Latest poll found 44% of voters would pick former Vice President Joe Biden, versus 48% who’d vote for an unnamed Democratic candidate if the election were held today.
Among Democrats, a generic candidate outperforms Biden by 9 points against Trump.
President Donald Trump recently criticized Joe Biden, calling the former Democratic vice president a “dream” opponent in 2020 who was rescued from “the garbage heap” by former President Barack Obama. But those attacks do not appear to have packed much of a punch.
A July 26-30 Morning Consult/Politico poll, conducted in the wake of Trump’s comments, found a 44 percent plurality of registered voters would vote for Biden if an election were held today, while 37 percent would vote for Trump.

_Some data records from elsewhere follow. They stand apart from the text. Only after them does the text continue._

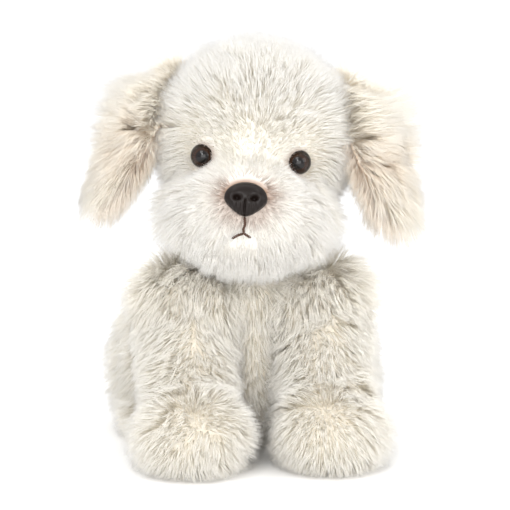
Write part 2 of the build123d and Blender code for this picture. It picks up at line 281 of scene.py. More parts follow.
def in_head(points):
    """Points in the head's own axes, in millimetres from the neck."""
    return (points - HEAD_AT) @ HEAD.T / MM


def from_head(vectors):
    """Directions given in the head's own axes, in the row frame."""
    return vectors @ HEAD


def middle(node):
    """The middle of a CAD node's box."""
    low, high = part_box(node)
    return np.array((low + high) / 2, float)


# --- stuffed skins

SKINS = {
    "torso": ["body_side_left", "body_side_right", "chest_panel", "seat_panel"],
    "neck": ["neck_tube"],
    "head": ["head_gusset", "head_side_left", "head_side_right", "muzzle_panel", "chin_panel"],
    "ear_left": ["ear_left_outer", "ear_left_inner"],
    "ear_right": ["ear_right_outer", "ear_right_inner"],
    "front_leg_left": ["front_leg_left_skin", "front_leg_left_sole"],
    "front_leg_right": ["front_leg_right_skin", "front_leg_right_sole"],
    "hind_leg_left": ["hind_leg_left_skin", "hind_leg_left_sole"],
    "hind_leg_right": ["hind_leg_right_skin", "hind_leg_right_sole"],
    "tail": ["tail_skin"],
}
VOXEL_MM = 3.2
FINER_VOXEL_MM = {"ear_left": 1.6, "ear_right": 1.6, "tail": 2.0}
EASE_STEPS, SETTLE_STEPS = 6, 3  # smoothing after the remesh, and after the stuffing
SLACK = 0.5 * MM  # how far inside its CAD skin a cover starts
SWELL = 1.6 * MM  # how far the stuffing may push it
PRESSURE = 4.0
CLOTH_FRAMES = 12
FLOOR_GAP = 0.1 * MM
LINED_BELOW = -0.2  # an ear's face is lined where it turns this far towards the head
MOST_ROUNDS = 200  # of passing the lowest number on, to find what is joined


def outer_island(points, triangles):
    """Only the surface with the largest box, of several closed ones."""
    parent = np.arange(len(points))
    for _ in range(MOST_ROUNDS):
        low = parent[triangles].min(axis=1)
        before = parent.copy()
        for corner in range(3):
            np.minimum.at(parent, triangles[:, corner], low)
        parent = parent[parent]
        if np.array_equal(before, parent):
            break

    def room(root):
        return np.ptp(points[parent == root], axis=0).prod()

    best = max(np.unique(parent[triangles[:, 0]]), key=room)
    keep = triangles[parent[triangles[:, 0]] == best]
    used, renumbered = np.unique(keep, return_inverse=True)
    return points[used], renumbered.reshape(-1, 3)


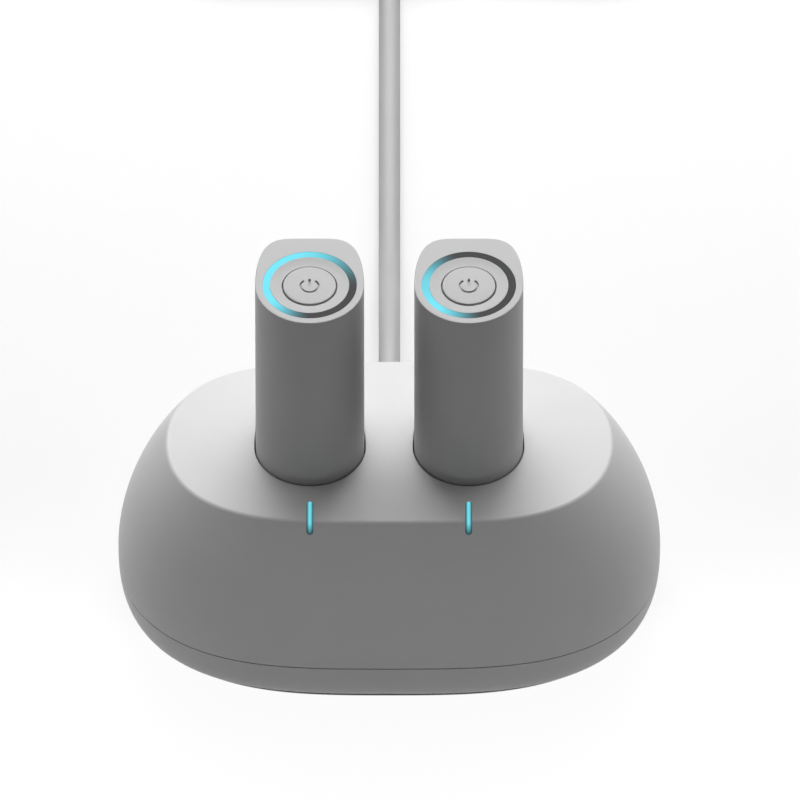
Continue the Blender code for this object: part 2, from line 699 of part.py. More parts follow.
def make_contacts(side, bay):
    """Makes the contact block, its sprung pins and the board that carries it and the bar's lamp."""
    half_x, half_y = WINDOW_LENGTH / 2, WINDOW_WIDTH / 2
    low = (-half_x - BLOCK_MARGIN, -half_y - BLOCK_MARGIN, BLOCK_BOTTOM)
    high = (half_x + BLOCK_MARGIN, half_y + BLOCK_MARGIN, BLOCK_TOP)
    block = box(f"{side}_contact_block", low, high, "black_plastic", bay)
    high = (half_x, half_y, WELL_SEAT - SEAT_GAP)
    join(block, box(f"{side}_tongue", (-half_x, -half_y, BLOCK_BOTTOM), high, parent=bay))
    bore = PIN_RADIUS + PIN_CLEARANCE
    bore_floor = PIN_BOTTOM - PIN_TRAVEL - SEAT_GAP
    cut(block, rods(f"{side}_pin_bores", PIN_PLACES, bore, bore_floor, WELL_SEAT, parent=bay, sides=8))
    profile = [
        (0.0, PIN_LENGTH),
        (PIN_RADIUS * 0.6, PIN_LENGTH - PIN_RADIUS * 0.15),
        (PIN_RADIUS, PIN_LENGTH - PIN_RADIUS * 0.7),
        (PIN_RADIUS, 0.0),
        (0.0, 0.0),
    ]
    for i, (x, y) in enumerate(PIN_PLACES):
        turned(f"{side}_contact_pin_{i + 1}", profile, "gold_plate", bay, (x, y, PIN_BOTTOM), sides=8)
    half_board = CONTACT_BOARD_WIDTH / 2
    low = (-half_board, bar_leg()[0] - CONTACT_BOARD_MARGIN, CONTACT_BOARD_BOTTOM)
    high = (half_board, CONTACT_BOARD_BACK, CONTACT_BOARD_TOP)
    board = box(f"{side}_contact_board", low, high, "board_green", bay)
    root, top = CONTACT_BOARD_BOTTOM + BOARD_THICKNESS / 2, CONTACT_BOARD_TOP + LAMP_HEIGHT
    spots = [(0.0, sum(bar_leg()) / 2)]
    lamp = rods(f"{side}_bar_lamp", spots, LAMP_RADIUS, root, top, parent=bay, sides=8)
    hole = LEG_PIN_RADIUS + SEAT_GAP
    below, above = CONTACT_BOARD_BOTTOM - OVERRUN, CONTACT_BOARD_TOP + OVERRUN
    holes = rods(f"{side}_leg_holes", LEG_PLACES, hole, below, above, parent=bay, sides=8)
    return cut(join(board, lamp), holes)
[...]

Trump has taunted Biden ahead of a possible matchup, after the two-time presidential candidate said he would decide about a third run by January.
In an interview with CBS News after his summit with Russian President Vladimir Putin in July, Trump said, “I dream about Biden.”
Biden, who is expected to help campaign for Democrats running in the November midterms, has criticized the president in turn, blasting Trump’s Helsinki press conference with Putin as “beneath the dignity of the Office of the President.”
Biden’s latest numbers mark only a slight change – within the poll’s 2-percentage-point margin of error – from the last time Morning Consult/Politico asked voters about the possible contest in November.
Biden’s standing is largely in line with how Trump would stack up against a generic Democrat: Forty-eight percent of voters in the latest survey said they would vote for an unnamed Democratic candidate, compared to 35 percent who said they would vote for Trump.
Among Democrats, a generic candidate would beat out Biden by 9 points, with 89 percent support.
But Biden outperforms another former Obama administration official considering a 2020 bid: about half as many Democrats, or 42 percent, would support former Attorney General Eric Holder against Trump, according to a June 14-18 survey.